= Nuclear weapons resurgence =

Return of nuclear weapons risk in global security

Nuclear resurgence refers to the re-emergence of nuclear weapons as a central issue in international security debates since the 2020s. Secretary-General of the United Nations António Guterres warned that the risk of nuclear weapon use "has reached heights not seen since the Cold War". After decades of relative nuclear stability following the Cold War, recent geopolitical tensions, weakened arms control mechanisms, and strategic re-calibrations by nuclear powers have brought nuclear issues back to international relations discussions.
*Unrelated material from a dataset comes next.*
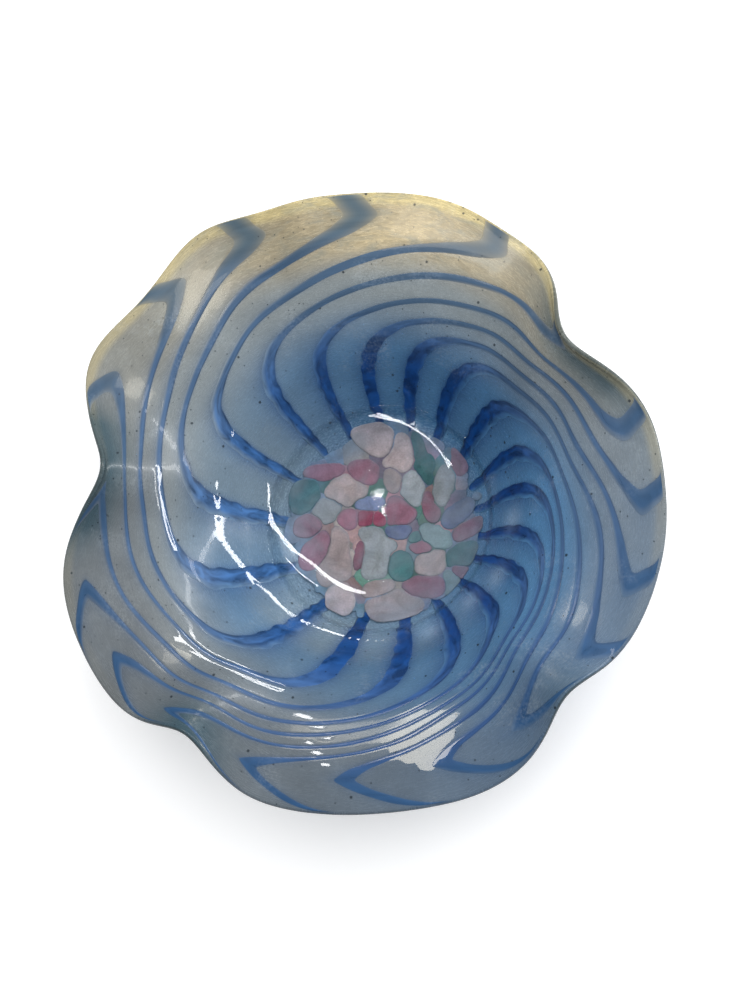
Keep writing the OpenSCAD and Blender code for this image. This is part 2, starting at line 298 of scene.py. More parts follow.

Reports suggests that nuclear armed states are modernizing and expanding their arsenals. For example, the Stockholm International Peace Research Institute reports a "dangerous new nuclear arms race" amid weakening arms control regimes. Total number of nuclear weapons remain around 12,000 warheads (about 12,321 by the beginning of 2026), with roughly 3,900 deployed on missiles and bombers. About 2,100 warheads are kept on high operational alert, ready to be fired within minutes.

== Factors ==

=== Arsenal modernization ===
All major nuclear powers are upgrading weapons and delivery systems. For example, China's stockpile grew from about 410 to 500 warheads between 2023 and 2024, and India is believed to have expanded its arsenal again in 2024 while developing new missile and submarine-launched systems.

=== Advanced capabilities ===
Multiple independently targetable reentry vehicle (MIRVs) and vertical launching systems are proliferating. India, Pakistan and North Korea are all developing MIRV capable missiles.